Кормак гулко хохотнул, и тут же посерьезнел:
— Хочу тебя привязать к селу. Нам нужна хорошая лекарка, и община готова за это заплатить. В общем, так: будешь брать с людей денег по совести — с нашей общины. Кто как может, так и заплатит. Если приезжий — тут уж тебе на усмотрение. Хоть голяком его пускай! Мне безразлично. Чужие нам неинтересны. Кстати, я думал что и ты у нас долго не задержишься, уж больно ты была… красивая! Тоненькая, хрупкая! Кажется, дунь — ты и рассыплешься. Думаю — и куда ей в лесу-то жить, этой нежной розочке?! Скоро сбежит! Вот и вел себя с тобой как с чужой. Поначалу. А потом присмотрелся… а сильна девчонка! Спуску никому не даст! И народ тебя уважает — не жадная, и всегда поможет — слова дурного не скажет! Теперь ты своя. И я хочу, чтобы ты еще больше была своя. Понимаешь? И для этого денег не жалко. Что деньги — тьфу! Пыль! Человек, вот что самое главное!
— Мама, смотри — котик! — Диана прервала разговор взрослых и показала на черного, как уголь огромного кота, который шел к ним по засыпанной снегом дорожке, хлеща длинным хвостом по бокам. Его желтые глаза горели, белые клыки обнажены, и он издавал звуки, похожие на скворчание масла на сковороде, когда туда подольешь воды. Вид у кота был в высшей степени угрожающим. И выглядел он не очень хорошо — по боку плохо заживший шрам, почти лишенный волос, шрам шел и через морду, придавая коту совершенно разбойничий вид. Он медленно приближался к людям, будто на самом деле собирался дать им последний свой бой. На большее его все равно бы не хватило — кот был худым, со впалым брюхом, и явно с питанием у него было совсем нехорошо.

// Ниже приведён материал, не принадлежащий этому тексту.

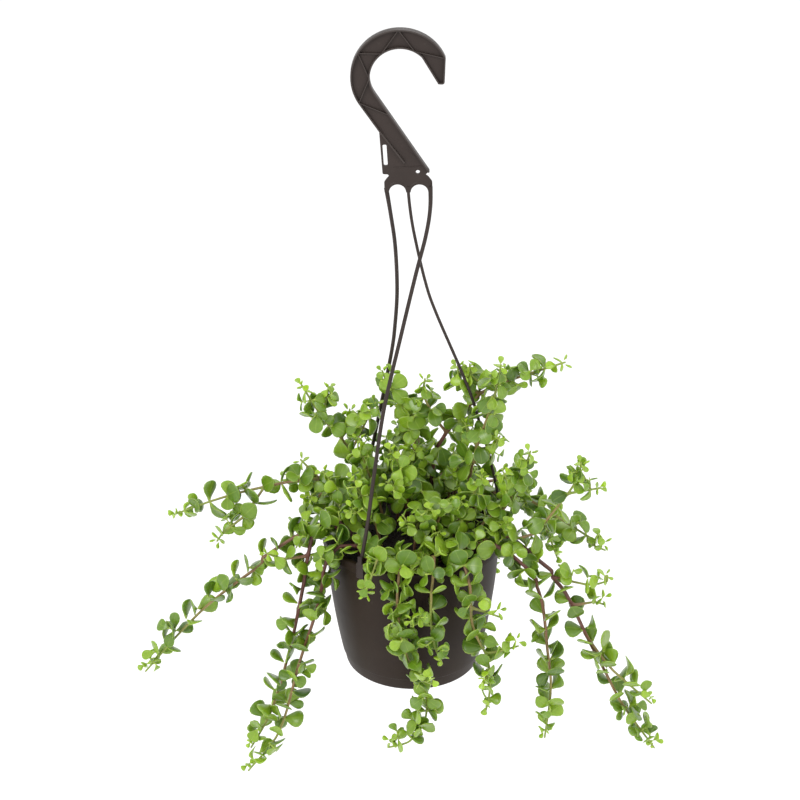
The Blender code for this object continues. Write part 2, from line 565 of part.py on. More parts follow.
class Stem:
    """A tapering stem: square rings along a path, in pairs where leaves or branches stand."""

    def __init__(self, path, radius, bare, frame=None):
        self.path = path
        self.radius = radius
        self.sides = {}
        self.ranks = {}
        marks = []
        distance = path.length - TIP_BARE_LENGTH
        rank = 0
        while distance > bare:
            marks.append((distance, rank))
            distance -= YOUNG_SPACINGS[rank] if rank < len(YOUNG_SPACINGS) else LEAF_SPACING
            rank += 1
        first = marks[-1][0] if marks else path.length
        plain = max(1, round(first / LEAF_SPACING))
        stops = [(mark, None) for mark in levels(0.0, first, plain)[:-1]]
        for distance, rank in reversed(marks):
            half = YOUNG_NODE_HALF_HEIGHT if rank < 2 else NODE_HALF_HEIGHT
            stops += [(distance - half, rank), (distance + half, None)]
        stops.append((path.length, None))
        self.rings = []
        axis = path.heading(0.0)
        across = frame or axis.orthogonal().normalized()
        for section, (distance, rank) in enumerate(stops):
            turned_axis = path.heading(distance)
            across = axis.rotation_difference(turned_axis) @ across
            across = (across - turned_axis * across.dot(turned_axis)).normalized()
            axis = turned_axis
            self.rings.append(self.ring(distance, axis, across))
            if rank is not None:
                self.ranks[section] = rank

    def ring(self, distance, axis, across):
        left = max(0.0, 1 - distance / self.path.length) ** STEM_SHRINK_POWER
        reach = STEM_CORNER_SHARE * (STEM_TIP_RADIUS + (self.radius - STEM_TIP_RADIUS) * left)
        behind = axis.cross(across)
        corners = ((1, 1), (-1, 1), (-1, -1), (1, -1))
        return [self.path.at(distance) + (across * a + behind * b) * reach for a, b in corners]

    def quad(self, section, side):
        lower, upper = self.rings[section], self.rings[section + 1]
        after = (side + 1) % 4
        return [lower[side], lower[after], upper[after], upper[side]]

    def directions(self, section, side):
        """Across, outward and upward (along the stem) at one side of a section."""
        quad = self.quad(section, side)
        across = (quad[1] - quad[0] + quad[2] - quad[3]).normalized()
        upward = (quad[3] - quad[0] + quad[2] - quad[1]).normalized()
        outward = across.cross(upward).normalized()
        return across, outward, outward.cross(across)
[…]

— Это кот Гершенов! — заглянула в ворота какая-то женщина в черном полушубке, обшитом потертой тканью — Они его с собой забрали, в город. Видать когда их убили, он и сбежал. Пришел сюда, а дом-то и закрыт. Поселился вон там, под поленницей. Злющий, ну чисто демон! К дому никого не подпускает, собака собакой! И ходит, все заглядывает в окна, в дверь царапается. Домой хочет видать. Я его иногда подкармливаю — чем могу. Но он почти и не ест. Тоскует видать. Младшая дочка Гершенов его очень любила. Вот такая же как ваша была — маненькая. Все на руках таскала котяру, да наглаживала. А теперь-то ее нет. Сгинет скоро, конечно. Замерзнет. Зима на носу! Еще и морозов-то настоящих не было, а у него шерсть короткая, не для наших морозов-то этот кот.

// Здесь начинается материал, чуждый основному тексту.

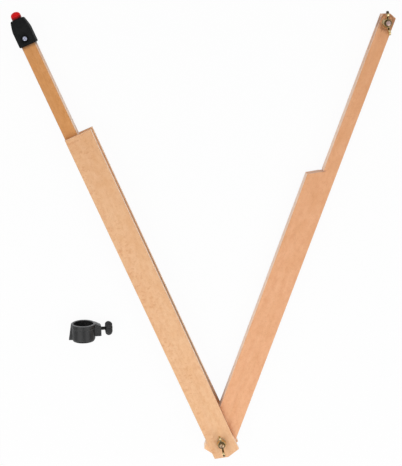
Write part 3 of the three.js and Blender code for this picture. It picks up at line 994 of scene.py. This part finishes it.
cut(cap, cap_frame, [
    (IN_PLACE, block(pocket_width, pocket_depth, -CUTTER_REACH, CAP_LENGTH - CAP_FLOOR)),
    (IN_PLACE, cylinder(TIP_HOLE_RADIUS, *tip_hole)),
    (to_screw, cylinder(SCREW_SEAT_RADIUS, front - SCREW_SEAT_DEPTH, beyond)),
    (to_screw, cylinder(SCREW_HOLE_RADIUS, front - CUTTER_REACH, beyond)),
])
stand_for(cap, "foot_cap", "pivot_leg")

# %% [markdown]
# ## The cap's screw
#
# A pan head is a low dome with a steep rim. Its cross recess is cut by two thin bars that cross,
# each narrower at the bottom, as the driver's tip is.

# %% Cap screw
SCREW_HEAD_RADIUS = 2.4
SCREW_HEAD_HEIGHT = 1.5
SCREW_LENGTH = 9
SCREW_CORE_RADIUS = 0.85
SCREW_THREAD_RADIUS = 1.2
SCREW_THREAD_DEPTH = 0.3
SCREW_THREAD_START = 1.4
SCREW_PITCH = 0.9
RECESS_LENGTH = 2.8
RECESS_WIDTH = 0.7
RECESS_DEPTH = 0.9
RECESS_FOOT_SHARE = 0.5
RECESS_TURN_DEGREES = 20

top = SCREW_LENGTH + SCREW_HEAD_HEIGHT
bm = bmesh.new()
turned(bm, [
    (0, 0), (0.35, 0.3), (SCREW_CORE_RADIUS, 2.2), (SCREW_CORE_RADIUS, SCREW_LENGTH),
    (SCREW_HEAD_RADIUS - 0.1, SCREW_LENGTH), (SCREW_HEAD_RADIUS, SCREW_LENGTH + 0.1),
    (SCREW_HEAD_RADIUS, SCREW_LENGTH + 0.5),
    (SCREW_HEAD_RADIUS - 0.15, SCREW_LENGTH + 0.85), (SCREW_HEAD_RADIUS - 0.5, SCREW_LENGTH + 1.17),
    (SCREW_HEAD_RADIUS - 1.1, top - 0.1), (SCREW_HEAD_RADIUS - 1.8, top - 0.02), (0, top),
], BOLT_SIDES)
thread(
    bm, SCREW_THREAD_RADIUS, SCREW_PITCH, SCREW_THREAD_DEPTH, SCREW_THREAD_START,
    SCREW_LENGTH - 0.3, steps=20,
)
screw_frame = over("cap_screw", PIVOT_LEAN)
screw = piece("pan_head_screw", bm, screw_frame, bright_zinc)
bars = []
for number in range(2):
    bar = block(RECESS_LENGTH, RECESS_WIDTH, top - RECESS_DEPTH, top + 1)
    for vert in bar.verts:
        if vert.co.z < top:
            vert.co.x *= RECESS_FOOT_SHARE
    turn = math.radians(RECESS_TURN_DEGREES + 90 * number)
    bars.append((Matrix.Rotation(turn, 4, "Z"), bar))
cut(screw, screw_frame, bars)
stand_for(screw, "cap_screw", "pivot_leg")

# %% [markdown]
# ## The red tip
#
# The tip is soft, so that the leg stands on the board without slipping. It has a straight rim, a
# low dome and a stem that fills the hole in the cap. One turned profile makes it all.

# %% Red tip
TIP_RADIUS = 4.97
TIP_RIM = 3.0
TIP_HEIGHT = 6.9
TIP_STEM_RADIUS = 3.0
TIP_STEM = 6.0
TIP_GAP = 0.3
TIP_SIDES = 72

dome_height = TIP_HEIGHT - TIP_RIM
dome = [
    (TIP_RADIUS * math.cos(angle) ** 0.95, TIP_RIM + dome_height * math.sin(angle))
    for angle in (math.radians(6 * i) for i in range(1, 15))
]
bm = bmesh.new()
turned(bm, [
    (0, -TIP_STEM), (TIP_STEM_RADIUS - 0.4, -TIP_STEM), (TIP_STEM_RADIUS, -TIP_STEM + 0.4),
    (TIP_STEM_RADIUS, 0.0), (TIP_RADIUS - 0.4, 0.0), *rounded((TIP_RADIUS - 0.4, 0.4), 0.4, -90, 0),
    (TIP_RADIUS, TIP_RIM), *dome, (0, TIP_HEIGHT),
], TIP_SIDES)
tip = piece("rubber_tip", bm, along_stick(cap_start + (CAP_LENGTH + TIP_GAP) * MM), tip_rubber, 50)
stand_for(tip, "foot_tip", "pivot_leg")

# %% [markdown]
# ## The marker clamp
#
# The clamp lies on its side. Its ring has a collar round the top rim, a boss for the thumb screw
# and, nearly across from it, a thin fin that widens towards the bottom and slides into the leg's
# split. The frame gives the line of the screw, so the clamp's own axes come from that joint: x
# along the screw and z along the ring. As with the wing nuts, simple shells are melted together,
# which gives the soft inner corners of a moulding.

# %% Where the clamp is
RING_RADIUS = 12.4
RING_WALL = 1.9
RING_HEIGHT = 18.8
COLLAR_HEIGHT = 4.8
COLLAR_PROUD = 0.3
STUD_DROP = 6.9

inward = Vector(joints["thumb_screw_turn"]["axis"])
clamp_tilt = math.atan2(inward.z, -inward.x)
clamp_frame = (
    Matrix.Translation(joints["thumb_screw_turn"]["pos_m"])
    @ Matrix.Rotation(clamp_tilt, 4, "Y")
    @ Matrix.Rotation(-math.pi / 2, 4, "X")
    @ TO_METRES
    @ Matrix.Translation((0, 0, STUD_DROP - RING_HEIGHT))
)
print("the clamp's screw dips by", round(math.degrees(clamp_tilt), 1), "degrees")

# %% Clamp body
BOSS_REACH = 6.2
BOSS_WIDTH = 9
BOSS_HEIGHT = 14.2
BOSS_SLOPE = 3.1
FIN_REACH = 3.4
FIN_TOP_REACH = 0.6
FIN_THICKNESS = 2.4
FIN_TURN = math.radians(-13)
FOOT_CHAMFER = 2.1
STUD_BORE = 2.3
RING_SIDES = 128
CLAMP_VOXEL = 0.24
CLAMP_SOFTENING = 3

inner = RING_RADIUS - RING_WALL
outer = RING_RADIUS + COLLAR_PROUD
collar = RING_HEIGHT - COLLAR_HEIGHT
boss_end = RING_RADIUS + BOSS_REACH
bm = bmesh.new()
turned(bm, [
    (inner, 0.4), (inner + 0.4, 0), (RING_RADIUS - 1.1, 0), (RING_RADIUS, FOOT_CHAMFER),
    (RING_RADIUS, collar - 0.5), (RING_RADIUS - 0.25, collar - 0.4), (RING_RADIUS - 0.25, collar),
    (outer, collar + 0.2), (outer, RING_HEIGHT - 0.5), (outer - 0.5, RING_HEIGHT),
    (inner + 0.5, RING_HEIGHT), (inner, RING_HEIGHT - 0.5),
], RING_SIDES, closed=True)
add_shell(bm, slab([
    (inner + 0.8, RING_HEIGHT - BOSS_HEIGHT), (boss_end, RING_HEIGHT - BOSS_HEIGHT),
    (boss_end, RING_HEIGHT - BOSS_SLOPE), (RING_RADIUS, RING_HEIGHT), (inner + 0.8, RING_HEIGHT),
], BOSS_WIDTH, 0.7, 4))
add_shell(bm, slab([
    (-RING_RADIUS - FIN_REACH, 0), (-RING_RADIUS + 1, 0), (-RING_RADIUS + 1, RING_HEIGHT),
    (-RING_RADIUS - FIN_TOP_REACH, RING_HEIGHT),
], FIN_THICKNESS, 0.5), FIN_TURN)
clamp = piece("clamp_ring", bm, clamp_frame, clamp_plastic)
melt(clamp, CLAMP_VOXEL, CLAMP_SOFTENING)
along_screw = (
    Matrix.Translation((0, 0, RING_HEIGHT - STUD_DROP)) @ Matrix.Rotation(math.pi / 2, 4, "Y")
)
cut(clamp, clamp_frame, [
    (along_screw, cylinder(STUD_BORE, inner / 2, boss_end + CUTTER_REACH)),
])
stand_for(clamp, "clamp_body", "marker_clamp")

# %% [markdown]
# ## The thumb screw
#
# A blackened stud is moulded into a knob with seven lobes. The stud's end inside the ring is worn
# bright by the pens that it has held. The knob starts as a circle of vertices: their distance
# from the centre follows a cosine, which draws the lobes. It is extruded, cut into slices and
# drawn in towards both faces, so that it is fullest in the middle. A shallow dimple marks the
# face where the mould was filled.

# %% Stud
STUD_RADIUS = 2
STUD_SHOWN = 4.6
STUD_PROUD = 2.6
STUD_SOCKET = 4
STUD_PITCH = 0.7
STUD_THREAD_DEPTH = 0.38
STUD_SIDES = 40

knob_start = boss_end + STUD_SHOWN
stud_start = inner - STUD_PROUD
stud_end = knob_start + STUD_SOCKET
core = STUD_RADIUS - STUD_THREAD_DEPTH
stud_frame = clamp_frame @ along_screw
bm = bmesh.new()
turned(bm, [
    (0, stud_start), (core - 0.5, stud_start), (core, stud_start + 0.5), (core, stud_end),
    (0, stud_end),
], STUD_SIDES)
thread(bm, STUD_RADIUS, STUD_PITCH, STUD_THREAD_DEPTH, stud_start + 0.5, stud_end - 0.2)
stud = piece("threaded_stud", bm, stud_frame, black_steel)
stud.data.materials.append(worn_steel)
to_stud = stud_frame.inverted()
for face in stud.data.polygons:
    face.material_index = int((to_stud @ face.center).z < inner - 0.3)
stand_for(stud, "clamp_stud", "clamp_stud")

# %% Knob
KNOB_RADIUS = 7.75
KNOB_THICKNESS = 7.2
KNOB_LOBES = 7
KNOB_LOBE_DEPTH = 1.3
KNOB_FACE_SHARE = 0.7
KNOB_SLICES = 10
KNOB_EDGE_ROUND = 0.5
POINTS_PER_LOBE = 16
DIMPLE_INSET = 1.9
DIMPLE_SLOPE = 0.5
DIMPLE_DEPTH = 0.6

bm = bmesh.new()
bmesh.ops.create_circle(
    bm, cap_ends=True, segments=KNOB_LOBES * POINTS_PER_LOBE, radius=KNOB_RADIUS,
)
for vert in bm.verts:
    lobe = (1 - math.cos(KNOB_LOBES * math.atan2(-vert.co.x, vert.co.y))) / 2
    vert.co *= 1 - KNOB_LOBE_DEPTH / KNOB_RADIUS * lobe
grown = bmesh.ops.extrude_face_region(bm, geom=bm.faces[:], use_keep_orig=True)
far_verts = [part for part in grown["geom"] if isinstance(part, bmesh.types.BMVert)]
bmesh.ops.translate(bm, verts=far_verts, vec=(0, 0, KNOB_THICKNESS))
for number in range(1, KNOB_SLICES):
    level = KNOB_THICKNESS * (1 - math.cos(math.pi * number / KNOB_SLICES)) / 2
    every_part = bm.verts[:] + bm.edges[:] + bm.faces[:]
    bmesh.ops.bisect_plane(bm, geom=every_part, plane_co=(0, 0, level), plane_no=(0, 0, 1))
for vert in bm.verts:
    share = abs(2 * vert.co.z / KNOB_THICKNESS - 1)
    scale = 1 - (1 - KNOB_FACE_SHARE) * share ** 2.4
    vert.co.x *= scale
    vert.co.y *= scale
bmesh.ops.recalc_face_normals(bm, faces=bm.faces)
bm.normal_update()
for direction in (1, -1):
    disc = max(bm.faces, key=lambda face: direction * face.calc_center_median().z)
    rim = list(disc.edges)
    bmesh.ops.bevel(
        bm, geom=rim, offset=KNOB_EDGE_ROUND, affect="EDGES", segments=3, profile=0.5,
        material=-1,
    )
disc = max(bm.faces, key=lambda face: face.calc_center_median().z)
bmesh.ops.inset_individual(bm, faces=[disc], thickness=DIMPLE_INSET, depth=0)
bmesh.ops.inset_individual(bm, faces=[disc], thickness=DIMPLE_SLOPE, depth=-DIMPLE_DEPTH)
bmesh.ops.translate(bm, verts=bm.verts, vec=(0, 0, knob_start))
knob = piece("lobed_knob", bm, stud_frame, knob_plastic, 50)
socket = cylinder(STUD_BORE, knob_start - CUTTER_REACH, knob_start + STUD_SOCKET + 0.3)
cut(knob, stud_frame, [(IN_PLACE, socket)])
stand_for(knob, "clamp_knob", "clamp_knob")

# %% [markdown]
# ## Floor and light
#
# The photograph is a cut-out on white, lit as if in a white tent: even the sides of the boards
# are bright. The floor and the background look white to the camera, and the Light Path node
# tells camera rays from the others, so the white costs no light. The tent is darker near the
# horizon, behind the hinge and along its ribs. Wood blurs the ribs away, but polished metal mirrors
# them, and without something dark to mirror it would look like white paint. Two lamps near the
# hinge make the legs' far ends a little darker, as they are in the photograph. The wood's colour
# is painted darker towards the far ends as well, as painted shade, and its sides paler, as painted
# light.

# %% Floor
FLOOR_SIZE = 6
FLOOR_LEVEL = -0.0003

bm = bmesh.new()
bmesh.ops.create_grid(bm, x_segments=1, y_segments=1, size=FLOOR_SIZE)
bmesh.ops.translate(bm, verts=bm.verts, vec=(0, 0, FLOOR_LEVEL))
paper = material("floor_paper", Roughness=0.9, Base_Color=(0.8, 0.8, 0.8, 1))
floor = piece("floor", bm, IN_PLACE, paper.holder)
seen = paper.node("ShaderNodeLightPath", output="Is Camera Ray")
mirrored = paper.node("ShaderNodeLightPath", output="Is Glossy Ray")
glow = paper.node("ShaderNodeEmission", {}, {"Color": (1, 1, 1, 1), "Strength": 1}, "Emission")
lit = Term(paper, paper.shader.outputs[0])
mixed = paper.node("ShaderNodeMixShader", {}, {0: seen * 0.95 + mirrored * 0.2, 1: lit, 2: glow})
paper.tree.links.new(mixed.socket, paper.tree.nodes["Material Output"].inputs["Surface"])
print("the floor is", round(floor.dimensions.x), "m wide")

# %% Sky and lamps
LAMP_TARGET = (0, 0.05, 0)
LAMP_WIDTH = 0.8
LAMP_POWER = 2.4

world = bpy.data.worlds.new("tent")
bpy.context.scene.world = world
tent = Finish(world)
direction = tent.node("ShaderNodeTexCoord", output="Generated")
height = tent.part(direction, "Z")
behind = tent.part(direction, "Y").between(-0.5, -0.15)
ribs = abs((tent.part(direction, "X") * 3 + tent.part(direction, "Y") * 2).fraction() - 0.5)
brightness = (height.between(0.0, 0.35) * 0.4 + 0.6) * (behind * 0.55 + 0.45)
brightness = brightness * (1 - ribs.between(0.28, 0.38) * 0.85) * 1.25
seen = tent.node("ShaderNodeLightPath", output="Is Camera Ray")
tent.shade(
    Color=tent.blend(seen, (0.97, 0.985, 1, 1), (1, 1, 1, 1)),
    Strength=seen + (1 - seen) * brightness * 0.92,
)


def lamp(name, place):
    """A round lamp that shines on the hinge."""
    data = bpy.data.lights.new(name, "AREA")
    data.shape = "DISK"
    data.size = LAMP_WIDTH
    data.energy = LAMP_POWER
    made = bpy.data.objects.new(name, data)
    bpy.context.scene.collection.objects.link(made)
    aim = (Vector(LAMP_TARGET) - Vector(place)).to_track_quat("-Z", "Y")
    made.matrix_world = Matrix.Translation(place) @ aim.to_matrix().to_4x4()


lamp("right_lamp", (0.5, -0.2, 0.7))
lamp("left_lamp", (-0.5, -0.2, 0.7))
bpy.context.scene.view_settings.view_transform = "Standard"
print("lamps", [light.name for light in bpy.data.lights])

— А как его звать? — вдруг спросила Уна, глядя на ярящегося, со вздыбленной шерстью кота.
— Да кто ж его знает! — хихикнула женщина — Кот… он кот и есть! Чужой же!

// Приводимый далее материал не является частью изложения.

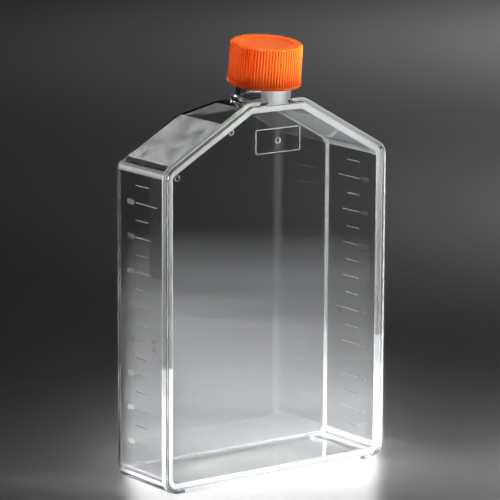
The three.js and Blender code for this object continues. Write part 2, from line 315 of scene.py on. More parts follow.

— Нафаня! Его звать — Нафаня! — вдруг заявила Диана и вырвав руку из руки матери решительно шагнула к коту — Иди ко мне! Ну, котенька, иди!
Кот взъярился еще больше, Уна напряглась, приготовилась пустить в ход Голос, и тут в ворота влетел белый сугроб — и прямо к коту. Кот сразу прижался к земле, готовый к прыжку на нового, гораздо более опасного врага, но Кахир не стал его драть. Он внимательно посмотрел на соперника и вдруг басовито заворчал, меняя тональность и будто разговаривая с животным. Шерсть кота опустилась, он привстал на лапах, пристально глядя Кахиру в глаза, и тоже заворчал — так, как если бы хотел что-то сказать. С минуту они так стояли, ворча, «разговаривая», потом кот поднял хвост трубой, медленно и важно подошел к Диане, и вдруг одним прыжком вскочил к ней на руки! Оп! И он уже там!